After the deadline has passed for the submission of additional evidence on that issue, Barker gave the defendants 21 days to file a supplemental brief in support of their motion for summary judgment, followed by 14 days for the plaintiffs to respond.

She also expressed frustration with the parties in a lengthy footnote.

“We have no idea why, after Defendants raised the issue of ITCA notice in their motion to dismiss, and Plaintiffs voluntarily submitted other documents outside the pleadings to prove compliance, neither side informed the Court that Plaintiffs had in fact submitted a formal Notice of Tort Claim to Defendants prior to their filing of the Amended Complaint nor did they provide a copy of that document for the Court’s consideration in addressing the notice issue,” Barker wrote.

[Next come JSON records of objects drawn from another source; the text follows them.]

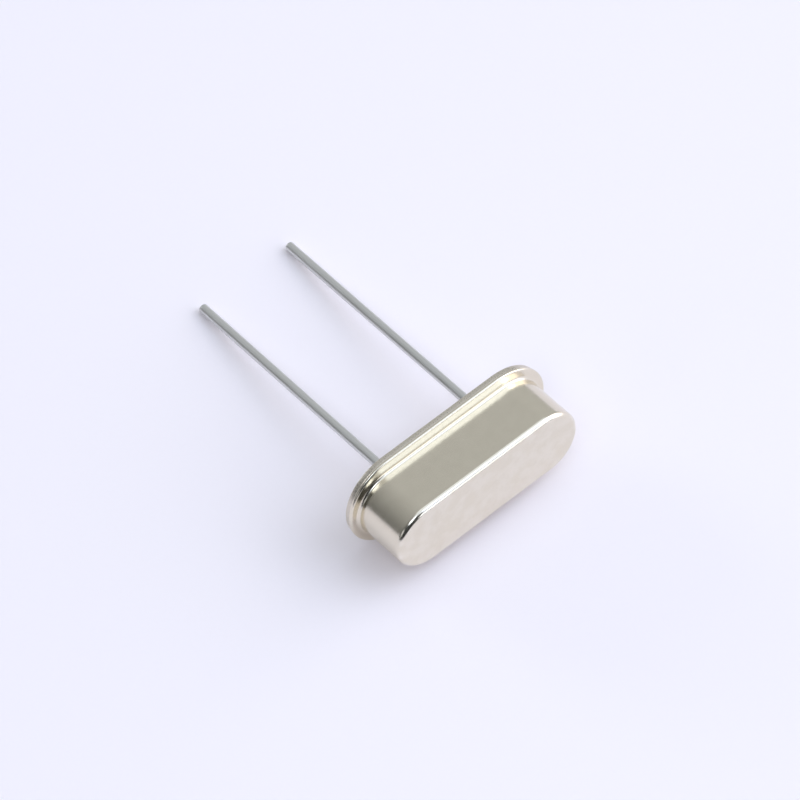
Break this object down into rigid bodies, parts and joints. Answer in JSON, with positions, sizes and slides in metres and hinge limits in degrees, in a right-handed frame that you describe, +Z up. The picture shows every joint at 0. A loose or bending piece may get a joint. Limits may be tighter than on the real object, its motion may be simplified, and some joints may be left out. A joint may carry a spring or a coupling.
{
  "type": "crystal oscillator",
  "caption": "Low-profile quartz crystal unit: oval drawn metal can with a flange, stamped base and long parallel wire leads through glass seals, lying on its side.",
  "frame": {"origin": "on the table, under the middle of the box that holds the unit as it lies", "axes": "+Z up; +X from the left lead to the right lead; +Y towards the free ends of the leads; the can's closed end faces -Y"},
  "size_m": [0.0108, 0.0166, 0.0046],
  "materials": {
    "can_metal": "satin",
    "base_metal": "satin",
    "seal_glass": "gloss",
    "tinned_wire": "satin",
    "clip_strip": "satin",
    "quartz": "gloss",
    "silver_film": "polished",
    "silver_adhesive": "matte"
  },
  "bodies": {
    "root": {"can": "can_metal", "base": "base_metal", "glass_seal_left": "seal_glass", "glass_seal_right": "seal_glass", "lead_left": "tinned_wire", "lead_right": "tinned_wire", "spring_clip_left": "clip_strip", "spring_clip_right": "clip_strip", "quartz_blank": "quartz", "electrode_upper": "silver_film", "electrode_lower": "silver_film", "adhesive_left": "silver_adhesive", "adhesive_right": "silver_adhesive"}
  },
  "joints": []
}
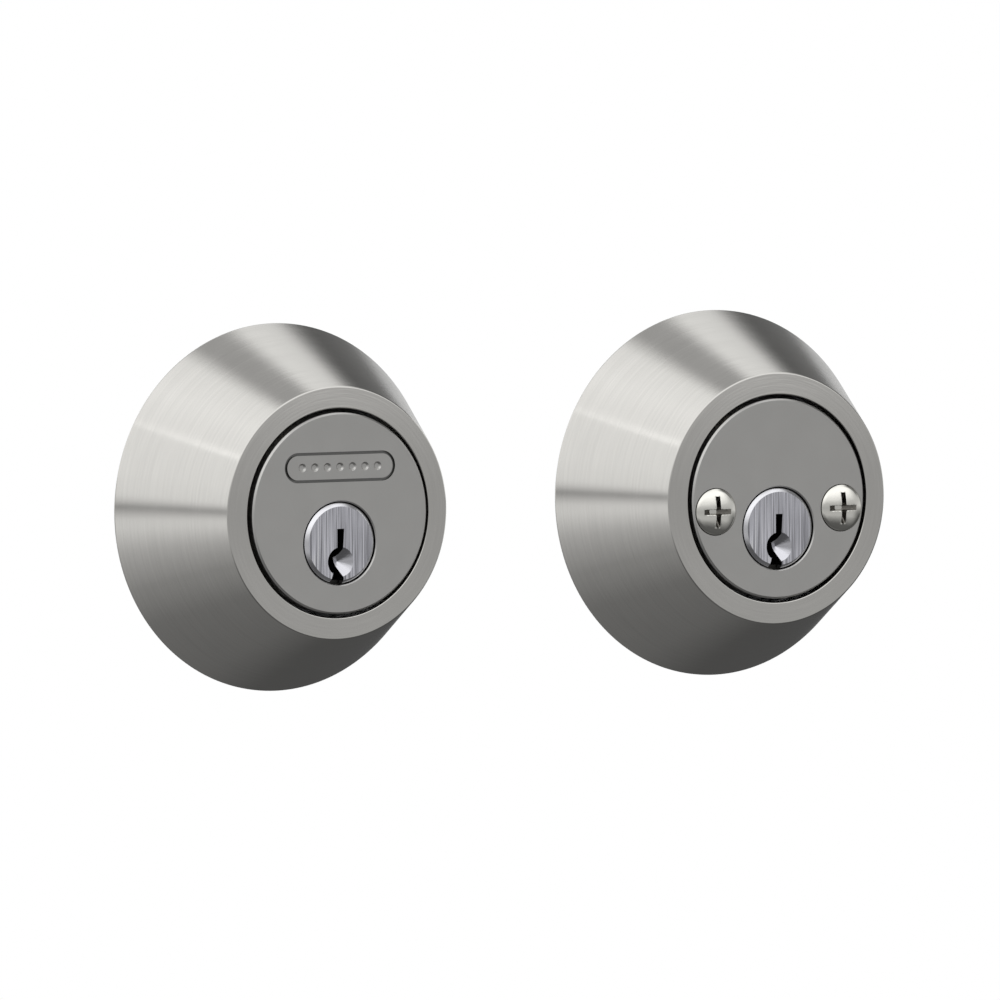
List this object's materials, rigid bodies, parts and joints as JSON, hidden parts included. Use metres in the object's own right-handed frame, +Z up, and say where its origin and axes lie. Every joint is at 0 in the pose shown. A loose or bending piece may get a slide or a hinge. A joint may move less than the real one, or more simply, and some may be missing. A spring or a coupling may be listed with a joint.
{
  "type": "deadbolt door lock",
  "caption": "Double-cylinder tubular deadbolt: tapered round outside and inside halves with keyways, inside screws, bolt with faceplate, and strike.",
  "frame": {"origin": "centre of the outside collar's back rim, on the door's outside face; the inside half is laid out to the right and the bolt with its strike to the left", "axes": "+Z up, +Y from the face of each half into the door, +X to the right seen from the front, away from the strike"},
  "size_m": [0.2584, 0.0554, 0.0634],
  "materials": {
    "collar_satin_nickel": "satin nickel, brushed round its axis",
    "face_satin_nickel": "satin nickel on cast metal, fine and even",
    "edge_satin_nickel": "satin nickel plate, brushed along its length",
    "plug_nickel": "nickel plate, brushed upright, with a polished edge",
    "screw_nickel": "bright nickel plate",
    "hard_steel": "hardened steel, dark, ground",
    "zinc_plated_steel": "bright zinc plate",
    "bolt_steel": "ground steel",
    "spring_steel": "drawn spring wire and strip",
    "brass": "turned brass",
    "plain_steel": "plain steel, lightly oiled",
    "cast_zinc": "die-cast zinc, as cast"
  },
  "bodies": {
    "root": {"outside_guard_ring": "hard_steel", "outside_wave_spring": "spring_steel", "outside_adapter_plate": "zinc_plated_steel", "outside_housing": "face_satin_nickel", "outside_driver_pins": "brass", "outside_pin_springs": "spring_steel", "outside_chamber_cover": "brass", "inside_guard_ring": "hard_steel", "inside_wave_spring": "spring_steel", "inside_mounting_plate": "zinc_plated_steel", "inside_housing": "face_satin_nickel", "inside_driver_pins": "brass", "inside_pin_springs": "spring_steel", "inside_chamber_cover": "brass", "mounting_screws": "screw_nickel", "bolt_faceplate": "edge_satin_nickel", "bolt_backplate": "zinc_plated_steel", "bolt_tube": "zinc_plated_steel", "case_front_half": "zinc_plated_steel", "case_back_half": "zinc_plated_steel", "case_rivets": "plain_steel", "detent_spring": "spring_steel", "strike_plate": "edge_satin_nickel"},
    "outside_collar": {"outside_collar": "collar_satin_nickel"},
    "outside_plug": {"outside_plug": "plug_nickel", "outside_key_pins": "brass", "outside_plug_cap": "brass", "outside_cap_pin": "plain_steel"},
    "outside_tailpiece": {"outside_tailpiece": "plain_steel"},
    "inside_collar": {"inside_collar": "collar_satin_nickel"},
    "inside_plug": {"inside_plug": "plug_nickel", "inside_key_pins": "brass", "inside_plug_cap": "brass", "inside_cap_pin": "plain_steel"},
    "inside_tailpiece": {"inside_tailpiece": "plain_steel"},
    "bolt": {"deadbolt_bar": "bolt_steel", "bolt_link": "zinc_plated_steel", "link_rivet": "plain_steel", "drive_pin": "plain_steel"},
    "roller": {"hardened_roller": "hard_steel"},
    "cam": {"cam": "cast_zinc"}
  },
  "joints": [
    {"name": "outside_collar_spin", "type": "hinge", "parent": "root", "child": "outside_collar", "pos_m": [0, 0, 0], "axis": [0, -1, 0], "continuous": true},
    {"name": "outside_plug_turn", "type": "hinge", "parent": "root", "child": "outside_plug", "pos_m": [0, 0, -0.00515], "axis": [0, -1, 0], "range_deg": [-90, 90]},
    {"name": "outside_tailpiece_play", "type": "hinge", "parent": "outside_plug", "child": "outside_tailpiece", "pos_m": [0, 0, -0.00515], "axis": [0, -1, 0], "range_deg": [0, 90]},
    {"name": "inside_collar_spin", "type": "hinge", "parent": "root", "child": "inside_collar", "pos_m": [0.08835, 0, 0], "axis": [0, -1, 0], "continuous": true},
    {"name": "inside_plug_turn", "type": "hinge", "parent": "root", "child": "inside_plug", "pos_m": [0.08835, 0, -0.00515], "axis": [0, -1, 0], "range_deg": [-90, 90]},
    {"name": "inside_tailpiece_play", "type": "hinge", "parent": "inside_plug", "child": "inside_tailpiece", "pos_m": [0.08835, 0, -0.00515], "axis": [0, -1, 0], "range_deg": [0, 90]},
    {"name": "bolt_throw", "type": "slide", "parent": "root", "child": "bolt", "axis": [-1, 0, 0], "range_m": [0, 0.0254]},
    {"name": "cam_turn", "type": "hinge", "parent": "root", "child": "cam", "pos_m": [-0.0728, 0.0175, -0.00515], "axis": [0, -1, 0], "range_deg": [0, 90]},
    {"name": "roller_spin", "type": "hinge", "parent": "bolt", "child": "roller", "pos_m": [-0.1143, 0.0175, -0.0045], "axis": [1, 0, 0], "continuous": true}
  ],
  "couplings": [
    {"joint": "cam_turn", "follows": "bolt_throw", "rad_per_m": 61.842}
  ]
}
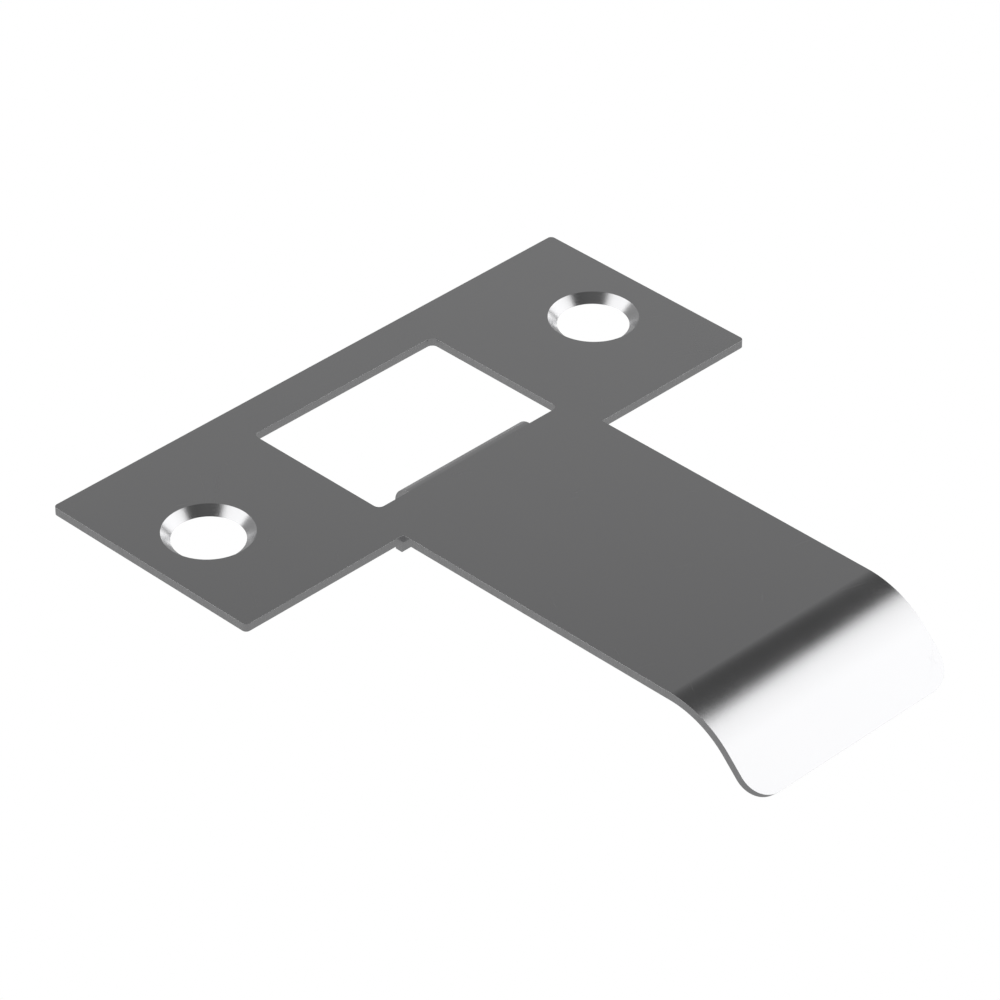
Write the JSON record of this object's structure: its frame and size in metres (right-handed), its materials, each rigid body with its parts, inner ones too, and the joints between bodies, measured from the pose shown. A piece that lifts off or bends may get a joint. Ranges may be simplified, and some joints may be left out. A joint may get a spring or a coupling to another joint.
{
  "type": "extended lip strike plate",
  "caption": "T-shaped strike plate of sheet steel with countersunk screw holes, a latch window with a turned-down flange, and a long lip whose end curves down.",
  "frame": {"origin": "centre of the face plate between the two screw holes, on its back face, the face that seats on the door frame", "axes": "+X along the plate's length from screw hole to screw hole, +Y away from the lip (the lip points to -Y), +Z out of the plate's visible face"},
  "size_m": [0.0698, 0.0752, 0.0078],
  "materials": {
    "sheet_steel": "satin stainless steel, smooth, with softly mirrored surroundings"
  },
  "bodies": {
    "root": {"strike_plate": "sheet_steel"}
  },
  "joints": []
}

“The Court relies on the parties to submit the evidence and develop the arguments that they deem relevant to their claims and/or defenses,” she continued. “Litigants are not entitled simply to attach exhibits to their filings without explaining their legal significance or to present only some of the documents relevant to an issue and expect the Court to divine this purpose or relevance or an appropriate resolution.

“It is not hyperbole to say that we feel misled by the parties’ lack of adversarial rigor and candor in getting this issue properly before the Court for a decision.”

The case is E.D., et al. v. Noblesville School District, et al., 1:21-cv-03075.